Welcome to the Machine

Welcome to the Machine

m.mccabe

When will machines exceed human performance for specific tasks?

The Future of Humanity Institute recently published the results of their survey of over 350 industry and academic artificial intelligence (AI) experts from around the globe in an effort to answer this question. They also tackled a more vexing one: When will machines exceed human performance for all tasks? According to those experts we have decades.

And until that day comes, we can expect to interact more and more with machines engaged in learning, and for those interactions to go through an awkward immaturity as we adapt to a world where machine’s exercise their increasing agency.

Counterintuitively, the automotive industry with its safety and security sensitive context is the most active and visible proving ground we have for how society will interact with these technologies – technologies that will be developed and implemented by corporations and likely regulated by government agencies. A wrinkle worth calling attention to is that government agencies with a responsibility to certify Artificial Intelligence implementations or Machine Learning capabilities are unlikely to know how to initially.

Last month I saw a demo of a machine learning UI developed in our labs. With a fair degree of accuracy and in almost real time, it identified dangerous situations and objects. This system has the potential to reduce false negative errors (dangerous situations or objects that don’t get identified by humans). By reducing such human errors, it has the potential to save lives (more on this in a future blog).

In any deployment scenario where such a technology would be useful, life and death actions are likely to be taken in response to the probability that the machine assigns. Which brings up the question of what probability would be considered high enough to warrant taking life and death action and who would be responsible for that action.

In the case of autonomous vehicles, the hypothetical scenario that determined who was responsible for the actions of an autonomous machine was a fender bender in which the Google car was responsible for the accident. The responsible individual is Google the corporation. We now understand that fender benders should be the least of our concerns.

There’s been a news cycle’s worth of think pieces generated on the parameters that will govern an autonomous vehicles’ decision making in life and death situations. If you’re convinced you have a handle on such scenarios, I encourage you to head over to MIT’s Moral Machine.

Having a human in the loop compounds complexity. When humans interact with machines that have some level of AI or that may change their behavior based on machine learning, they will need to know what to expect and they will need to understand a given system’s limitations and tendencies.

This is not something we will experience one day in a far-off future.

There is a point during my commute at which my car will sometimes take control of the wheel. It does so at a complex moment: after I’ve passed through a toll gate, with traffic sometimes merging from the right, and with a barrier on the left-hand side of my lane as it narrows and leads on to a bridge. That my car only sometimes intervenes is an example of the complexity I’m describing.

I can’t be sure that it will, and I can’t be sure that it won’t.

Commercial software companies developing either “off the shelf” machine intelligence, the capacity for that intelligence to evolve through machine learning, or for environments where that intelligence can execute control functions based on that intelligence will confront new requirements for reliability with profound implications for liability. These requirements will increase as intelligent machines become more prevalent in society and as businesses come to depend increasingly on systems distinguished by AI and the capacity to learn.

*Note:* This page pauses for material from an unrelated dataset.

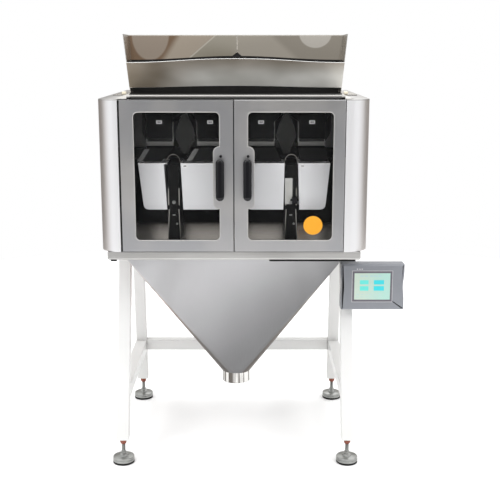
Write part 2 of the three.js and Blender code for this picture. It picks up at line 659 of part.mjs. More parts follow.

As always, safety and security will need to be top of mind as these systems are deployed into the field of operation. The most recent reminder being the WannaCry cyber attack which struck diverse connected embedded systems — traffic cameras, ticket kiosks, ATMs.

Artificial intelligence and machine learning are uncovering a whole new world that we must be prepared for. I for one am very curious to see how it continues to unfold, and enjoy having a front row seat working for a company involved in advancing these technologies.